Bush official cautions against releasing bin Laden photos

Chris Vaughn - Fort Worth Star-Telegram

May 03, 2011 09:31 PM

FORT WORTH — If Gordon England was still in the inner circle of top defense officials, as he was for the entire Bush administration, he's pretty sure what advice he'd give when the subject turned to whether to release photos of Osama bin Laden's body.

He wouldn't be a Yes.

"I don't think it serves any purpose," the former deputy defense secretary said Tuesday. "I hope they don't release them. I don't see many benefits of showing his body with a bullet in his eye, but I can see several downsides."

That debate will, of course, go on without England, who left Washington in early 2009 and returned to his adopted hometown of Fort Worth.

A former top executive with the General Dynamics and Lockheed Martin aeronautics plant in Fort Worth, England served as long as anyone for President George W. Bush, beginning in May 2001 as Secretary of the Navy and ending as the No. 2 executive in the Department of Defense.

England, who was in Washington during the attacks on Sept. 11, 2001, said the killing of bin Laden ranks as an "extraordinarily positive" message to terrorists, regardless of how much damage it does to al Qaida long-term.

"Part of the message to people like him is that we were persistent, determined and committed for 10 years," he said.
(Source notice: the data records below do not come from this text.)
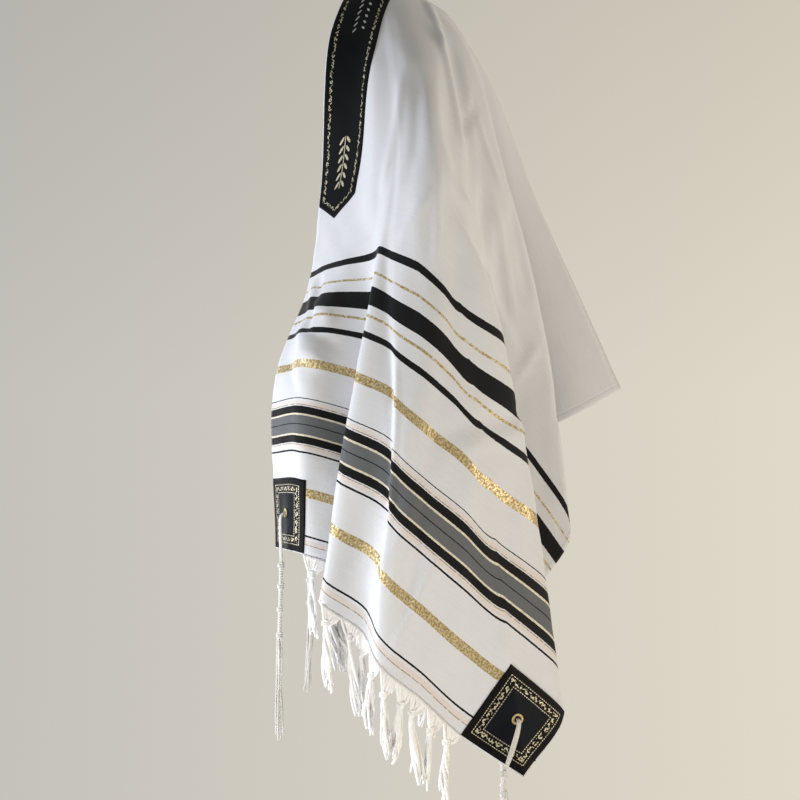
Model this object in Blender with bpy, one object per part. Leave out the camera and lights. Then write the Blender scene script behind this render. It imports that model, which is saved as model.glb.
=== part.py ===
"""Prayer shawl (tallit) worn over the head, hollow, with stripes, corner patches and fringes.

Metres. +Z is up, -Y is the way the wearer looks, +X is the wearer's left.
The origin is the point inside the top of the shawl that rests on the crown of the head.

The shawl is one rectangle of cloth. Flat, it is measured by u (from the centre line,
left side positive, to the two short fringed edges) and v (from the front long edge, which
frames the face, to the back hem). Each row of the fold table is one straight line on the
flat cloth, from the line over the crown to the border. It says where that line lies on
the head, the shoulder and the elbow, and where it ends. How far it hangs down is worked
out from its length on the flat cloth, so the cloth keeps its own sizes in its folds.
"""
import math

import bmesh
import bpy
import numpy as np

# ---------------------------------------------------------------- sizes of the cut pieces
LENGTH = 1.830             # short edge to short edge, without the fringe
WIDTH = 0.820              # front long edge to back hem
CLOTH_WALL = 0.0012
SEAM_GAP = 0.0004          # space between two pieces that lie on each other

BAND_WIDTH = 0.085         # neckband, from the front edge back
BAND_HALF = 0.360          # from its middle to where its pointed end begins
BAND_POINT = 0.030         # length of the pointed end
BAND_INSET = 0.0015        # neckband starts this far behind the front edge
BAND_WALL = 0.0012

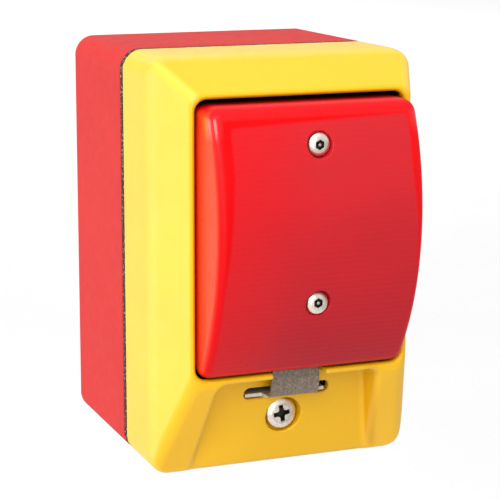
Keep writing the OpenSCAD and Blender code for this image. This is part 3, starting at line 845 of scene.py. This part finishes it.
def plate_field(x, h, d):
    """The hollow plate, open at the back, with two bosses and a foot wall that ends 2 mm short."""
    solid = both(plate_block(x, h, d), PLATE_LOW[2] - d, 0.5)
    shell = cut(solid, plate_block(x, h, d, PLATE_T, 1.6), 0.4)
    foot_end = both(h - (PLATE_LOW[1] + PLATE_T + 1), d - (PLATE_LOW[2] + 2))
    shell = cut(shell, foot_end, 0.4)
    for stem in STEM_H:
        boss = both(disc(x, h - stem, STEM_BOSS_R), HEAD_SEAT - STEM_BOSS_LEN - d, 0.3)
        shell = either(shell, both(boss, plate_block(x, h, d) + 0.5), 0.6)
    for stem in STEM_H:
        sunk = both(disc(x, h - stem, HEAD_R + 0.5), HEAD_SEAT - d)
        shell = cut(shell, sunk, 0.3)
        shell = cut(shell, disc(x, h - stem, STEM_BORE), 0.1)
    return shell


def make_plate():
    xs = mirrored(lines((0, 0.4), (6.5, 1.5), (25, 0.45), 31.4))
    hs = lines((PLATE_LOW[1] - 0.6, 0.45), (-20, 1.0), (-12, 0.4), (0, 1.1), (31, 0.4),
               PLATE_HIGH[1] + 0.6)
    ds = lines((PLATE_LOW[2] - 0.6, 0.6), (88, 0.4), CREST_D + 0.6)
    moulded("push_plate_shell", plate_field, (xs, hs, ds), CLEAR_RED,
            "plate", ["push_plate"])


make_plate()


# ---- hold-in tab ----------------------------------------------------------------------------

TAB_T = 1.2
TONGUE_W = TAB_HIGH[0] - 5.1   # half the width of the narrow part
STOP_RISE = 5.8
FLANGE_FRONT = COVER_D + 26.4
BEND_D = COVER_D + 28.0
STRAP_LOW = TAB_LOW[1] + 1.9


def rounded_path(points, radii, steps=6):
    """The points of a bent centre line, each inner corner turned into a short curve."""
    points = [np.array(p, float) for p in points]
    path = [points[0]]
    for before, corner, after, r in zip(points, points[1:], points[2:], radii):
        start = corner + (before - corner) / np.linalg.norm(before - corner) * r
        end = corner + (after - corner) / np.linalg.norm(after - corner) * r
        for i in range(steps + 1):
            t = i / steps
            path.append((1 - t) ** 2 * start + 2 * t * (1 - t) * corner + t * t * end)
    path.append(points[-1])
    return path


def along(u, v, path):
    """Distance from (u, v) to a path of points."""
    best = np.inf
    for a, b in zip(path, path[1:]):
        run = b - a
        t = ((u - a[0]) * run[0] + (v - a[1]) * run[1]) / (run @ run)
        t = np.clip(t, 0, 1)
        best = np.minimum(best, np.hypot(u - a[0] - t * run[0], v - a[1] - t * run[1]))
    return best


def tab_field(x, h, d):
    """The bent tongue, the wide flange that it grows from, and the stop at the back."""
    side, low, front, back = TAB_HIGH[0], TAB_LOW[1], TAB_HIGH[2], TAB_LOW[2]
    half = TAB_T / 2
    centre = rounded_path(
        [(low + half, back - 1), (low + half, BEND_D), (STRAP_LOW + half, front - half),
         (TAB_HIGH[1] + 1, front - half)], (1.5, 1.6))
    sheet = both(along(h, d, centre) - half, both(back - d, h - TAB_HIGH[1]), 0.15)
    strap = both(sheet, rectangle(x, h, TONGUE_W, low - 20, TAB_HIGH[1], 1.2), 0.15)
    flange = bar(x, h, d, (-side, low, back), (side, low + TAB_T, FLANGE_FRONT), 0.12)
    stop = bar(x, h, d, (-side, low, back), (side, low + STOP_RISE, back + TAB_T), 0.12)
    return either(either(strap, flange), stop, 0.3)


def make_tab():
    xs = mirrored(lines((0, 0.8), (6.4, 0.22), (8.2, 0.8), (11, 0.3), 13))
    hs = lines((TAB_LOW[1] - 0.3, 0.22), (TAB_LOW[1] + 3, 0.4), (TAB_HIGH[1] - 1.6, 0.25),
               TAB_HIGH[1] + 0.3)
    ds = lines((TAB_LOW[2] - 0.3, 0.3), (TAB_LOW[2] + 2, 0.8), (TAB_HIGH[2] - 3.4, 0.22),
               TAB_HIGH[2] + 0.3)
    moulded("hold_tab_sheet", tab_field, (xs, hs, ds), TAB_STEEL,
            "hold_tab", ["hold_tab"])


make_tab()


# ---- screws ---------------------------------------------------------------------------------

CROSS_HEAD_R, CROSS_DOME_R, CROSS_SHANK_R, CROSS_CORE_R = 4.8, 11.0, 2.5, 2.1
CROSS_TURN, CROSS_REACH, CROSS_WIDE, CROSS_DEPTH = 9, 2.75, 0.72, 2.4
HEX_DOME_R, HEX_SHANK_R, HEX_PIN_R = 5.2, 1.45, 0.42
HEX_HALF, HEX_DEPTH = 1.25, 1.7


def turned(u, v, degrees):
    """(u, v) in axes that are turned by so many degrees."""
    a = math.radians(degrees)
    return u * math.cos(a) + v * math.sin(a), v * math.cos(a) - u * math.sin(a)


def domed(x, h, d, top, r):
    """A ball of radius r whose front is at top."""
    return np.sqrt(x * x + h * h + (d - (top - r)) ** 2) - r


def cross_screw_field(x, h, d):
    """The cover screw: a domed head with a tapering cross recess, a shank and a thread's core."""
    h = h - SCREW_H
    top = SCREW_HIGH[2]
    head = both(disc(x, h, CROSS_HEAD_R), slab(d, SCREW_SEAT, top), 0.3)
    head = both(head, domed(x, h, d, top, CROSS_DOME_R), 0.5)
    shank = both(disc(x, h, CROSS_SHANK_R), slab(d, COVER_D + 0.2, SCREW_SEAT + 0.5))
    core = both(disc(x, h, CROSS_CORE_R), slab(d, SCREW_LOW[2], COVER_D + 0.7), 0.4)
    u, v = turned(x, h, CROSS_TURN)
    wide = CROSS_WIDE - (top - d) * 0.10
    reach = CROSS_REACH - (top - d) * 0.45
    arm = both(np.abs(u) - reach, np.abs(v) - wide)
    arms = np.minimum(arm, both(np.abs(v) - reach, np.abs(u) - wide))
    arms = either(arms, disc(x, h, 1.2), 0.3)
    head = cut(head, both(arms, top - CROSS_DEPTH - d), 0.12)
    return either(either(head, shank, 0.3), core)


def make_cover_screw():
    xs = lines((-5.2, 0.18), 5.2)
    ds = lines((SCREW_LOW[2] - 0.4, 0.5), (SCREW_SEAT - 0.6, 0.16), SCREW_HIGH[2] + 0.3)
    moulded("cover_screw_body", cross_screw_field, (xs, xs + SCREW_H, ds), CROSS_NICKEL,
            "cover", ["cover_screw"])


make_cover_screw()


def pin_hex_field(x, h, d, centre):
    """A plate screw: a domed head with a hexagon socket and a pin in it."""
    h = h - centre
    top = HEADS_HIGH[2]
    head = both(disc(x, h, HEAD_R), slab(d, HEAD_SEAT, top - 0.25), 0.25)
    head = both(head, domed(x, h, d, top, HEX_DOME_R), 0.3)
    hexagon = np.abs(x)
    for turn in (60, 120):
        hexagon = np.maximum(hexagon, np.abs(turned(x, h, turn)[0]))
    head = cut(head, both(hexagon - HEX_HALF, top - HEX_DEPTH - d), 0.12)
    pin = both(disc(x, h, HEX_PIN_R), slab(d, HEAD_SEAT, top - 0.45), 0.15)
    shank = both(disc(x, h, HEX_SHANK_R), slab(d, HEADS_LOW[2], HEAD_SEAT + 0.3), 0.2)
    return either(either(head, pin), shank)


def make_plate_screws():
    """Both plate screws as one mesh, because they share a node."""
    verts, faces, normals = [], [], []
    count = 0
    xs = lines((-3.5, 0.13), 3.5)
    ds = lines((HEADS_LOW[2] - 0.3, 0.4), (HEAD_SEAT - 0.3, 0.12), HEADS_HIGH[2] + 0.2)
    for centre in STEM_H:
        def field(x, h, d):
            return pin_hex_field(x, h, d, centre)
        points, quads = surface(field, xs, xs + centre, ds)
        verts.append(points)
        normals.append(outward(field, points, 0.04))
        faces.append(quads + count)
        count += len(points)
    obj = mesh_object("plate_screw_pair", np.concatenate(verts), np.concatenate(faces),
                      HEX_NICKEL, np.concatenate(normals))
    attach(obj, "plate")
    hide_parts("plate_screws")


make_plate_screws()


# ---- coil springs ---------------------------------------------------------------------------

def coil(centres, r, wire, start, end, turns):
    """Coil springs along d with a closed turn at each end, as verts and faces."""
    sides, per_turn = 10, 28
    closed_pitch = wire * 1.9
    rings = (turns + 2) * per_turn
    verts, faces = [], []
    for cx, ch in centres:
        base = len(verts)
        for i in range(rings + 1):
            turn = i / per_turn
            lift = min(max((turn - 1) / turns, 0), 1)
            closed = closed_pitch * (min(turn, 1) + max(turn - 1 - turns, 0))
            d = start + wire + closed + lift * (end - start - 2 * wire - 2 * closed_pitch)
            a = 2 * math.pi * turn
            for k in range(sides):
                b = 2 * math.pi * k / sides
                q = r + wire * math.cos(b)
                verts.append((cx + q * math.cos(a), ch + q * math.sin(a),
                              d + wire * math.sin(b)))
        for i in range(rings):
            for k in range(sides):
                a, b = base + i * sides + k, base + i * sides + (k + 1) % sides
                faces.append((a, a + sides, b + sides, b))
        faces.append([base + k for k in range(sides)])
        faces.append([base + rings * sides + k for k in reversed(range(sides))])
    return verts, faces


def make_spring(node, centres, wire, turns):
    """The coils that stand for a spring node, on a mesh of their own."""
    low, high = box_mm(node)
    r = (high[0] - low[0]) / 2 - wire if len(centres) == 1 else high[0] - wire
    verts, faces = coil(centres, r, wire, low[2], high[2], turns)
    obj = mesh_object(node + "_coil", verts, faces, WIRE)
    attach(obj, "cover")
    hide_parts(node)
    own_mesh(obj)


def make_springs():
    """The plate's two return springs and the spring of each contact block."""
    make_spring("return_springs", [(0, stem) for stem in STEM_H], wire=0.5, turns=5)
    for node in ("spring_nc", "spring_no"):
        low, high = box_mm(node)
        centre = ((low[0] + high[0]) / 2, (low[1] + high[1]) / 2)
        make_spring(node, [centre], wire=0.25, turns=8)


make_springs()


# ---- the CAD pieces that stay ---------------------------------------------------------------

FINISH = {
    "screw_insert": BRASS, "chassis": BLACK, "guide_bushes": IVORY, "chassis_screws": ZINC,
    "screw_retainer": ZINC, "tab_keeper": TAB_STEEL, "keeper_screws": ZINC,
    "contact_block_nc": BLOCK_RED, "contact_block_no": BLOCK_GREEN, "block_screws": ZINC,
    "fixed_contacts_nc": COPPER, "fixed_contacts_no": COPPER, "terminals_nc": BRASS,
    "terminals_no": BRASS, "terminal_screws": ZINC, "plate_carrier": WHITE,
    "guide_stems": ZINC, "stem_clips": WIRE, "plunger_nc": WHITE, "bridge_nc": COPPER,
    "plunger_no": WHITE, "bridge_no": COPPER,
}


SOFT_EDGE, SOFT_ANGLE = 0.15 * MM, math.radians(40)


def finish_cad_node(name, finish):
    """Give a CAD node its material and soft edges."""
    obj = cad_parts[name]
    obj.data.materials.clear()
    obj.data.materials.append(finish.material)
    edges = obj.modifiers.new("soft_edges", "BEVEL")
    edges.width = SOFT_EDGE
    edges.segments = 2
    edges.limit_method = "ANGLE"
    edges.angle_limit = SOFT_ANGLE


for node_name, node_finish in FINISH.items():
    finish_cad_node(node_name, node_finish)


# ---- camera, light and floor ----------------------------------------------------------------

VIEW_TURN = math.radians(-21.05)
VIEW_LIFT = math.radians(11.47)
VIEW_AIM, VIEW_DISTANCE = (0, -0.032, 0), 0.551
VIEW_LENS, VIEW_SHIFT = 128, (0.0394, -0.0294)
FLOOR_DROP, FLOOR_HALF = 0.5, 20
NEAR_FLOOR, FAR_FLOOR = 0.56, (0.92, 0.94)
WORLD_STRENGTH = 0.75
AIM = (0, -0.05, 0)

# name: place, aim, size and power
LIGHTS = {
    "key": ((-0.70, -0.85, 0.65), AIM, (0.7, 0.7), 10),
    "top": ((-0.1, -0.35, 0.95), AIM, (0.9, 0.6), 3.5),
    "fill": ((-0.30, -1.05, 0.05), AIM, (0.6, 0.6), 2.4),
    "left": ((-1.0, 0.42, -0.05), AIM, (0.9, 0.9), 7),
    "backdrop": ((0, 7, 4), (0, 7, 0), (9, 9), 230),
}


def make_camera():
    """A long lens at the photo's angle: 21 degrees from the left and 11.5 from above."""
    back = Vector((
        math.sin(VIEW_TURN) * math.cos(VIEW_LIFT),
        -math.cos(VIEW_TURN) * math.cos(VIEW_LIFT),
        math.sin(VIEW_LIFT),
    ))
    data = bpy.data.cameras.new("camera")
    data.sensor_width = 36
    data.lens = VIEW_LENS
    data.shift_x, data.shift_y = VIEW_SHIFT
    data.clip_start = 0.02
    obj = bpy.data.objects.new("camera", data)
    obj.location = Vector(VIEW_AIM) + back * VIEW_DISTANCE
    obj.rotation_mode = "QUATERNION"
    obj.rotation_quaternion = (-back).to_track_quat("-Z", "Y")
    bpy.context.scene.collection.objects.link(obj)
    bpy.context.scene.camera = obj


def make_light(name, spot, aim, size, power):
    """A soft rectangle of light."""
    data = bpy.data.lights.new(name, "AREA")
    data.shape = "RECTANGLE"
    data.size, data.size_y = size
    data.energy = power
    obj = bpy.data.objects.new(name, data)
    obj.location = spot
    obj.rotation_mode = "QUATERNION"
    obj.rotation_quaternion = (Vector(aim) - Vector(spot)).to_track_quat("-Z", "Y")
    bpy.context.scene.collection.objects.link(obj)


def make_floor():
    """A pale floor, lighter behind the part than in front of it."""
    half = FLOOR_HALF
    verts = [(-half, -half, 0), (half, -half, 0), (half, half, 0), (-half, half, 0)]
    mesh = bpy.data.meshes.new("floor")
    mesh.from_pydata(verts, [], [(0, 1, 2, 3)])
    s = Shader("pale_floor", Specular_IOR_Level=0.1)
    shade = s.spread(s.position()[1], 0.0, 1.0, -0.3, 0.5)
    far = s.ramp(s.noise(3, 2), (0.3, grey(FAR_FLOOR[0])), (0.7, grey(FAR_FLOOR[1])))
    s.colour(s.mix(shade, grey(NEAR_FLOOR), far))
    s.roughness(s.spread(s.noise(9, 2), 0.8, 0.95))
    mesh.materials.append(s.material)
    obj = bpy.data.objects.new("floor", mesh)
    obj.location = (0, 0, cad_low.z - FLOOR_DROP)
    bpy.context.scene.collection.objects.link(obj)


def make_world():
    """Even white light from all round."""
    world = bpy.data.worlds.new("studio")
    world.use_nodes = True
    sky = world.node_tree.nodes["Background"]
    sky.inputs["Color"].default_value = (1, 1, 1, 1)
    sky.inputs["Strength"].default_value = WORLD_STRENGTH
    bpy.context.scene.world = world


make_camera()
make_world()
make_floor()
for light_name, light in LIGHTS.items():
    make_light(light_name, *light)
bpy.context.scene.view_settings.view_transform = "Standard"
The Bush Administration team and top intelligence officials over the last 10 years deserve much credit as well, he said, since the effort to track and find bin Laden took years.

England was also the point person within the Defense Department for the military prison at Guantanamo Bay, where hundreds of men have been held for years for having suspected ties to terrorism.

Bin Laden will be replaced at the top of the terrorist organization, he said, but it still is "disheartening for al Qaida."

"This is a psychological blow more than a military blow," England said. "But the psychology of warfare is important too."

Giving the green light to the raid, carried out by an elite group of Navy SEALs, was a politically risky and courageous decision by President Barack Obama, England said.

"Think of the consequences if this had not worked," he said. "The intelligence was apparently only a 60-80 percent chance that he was there. If a helicopter had been shot down or SEALs had been killed and bin Laden wasn't there, the fallout would have been enormous, particularly because they were in Pakistan."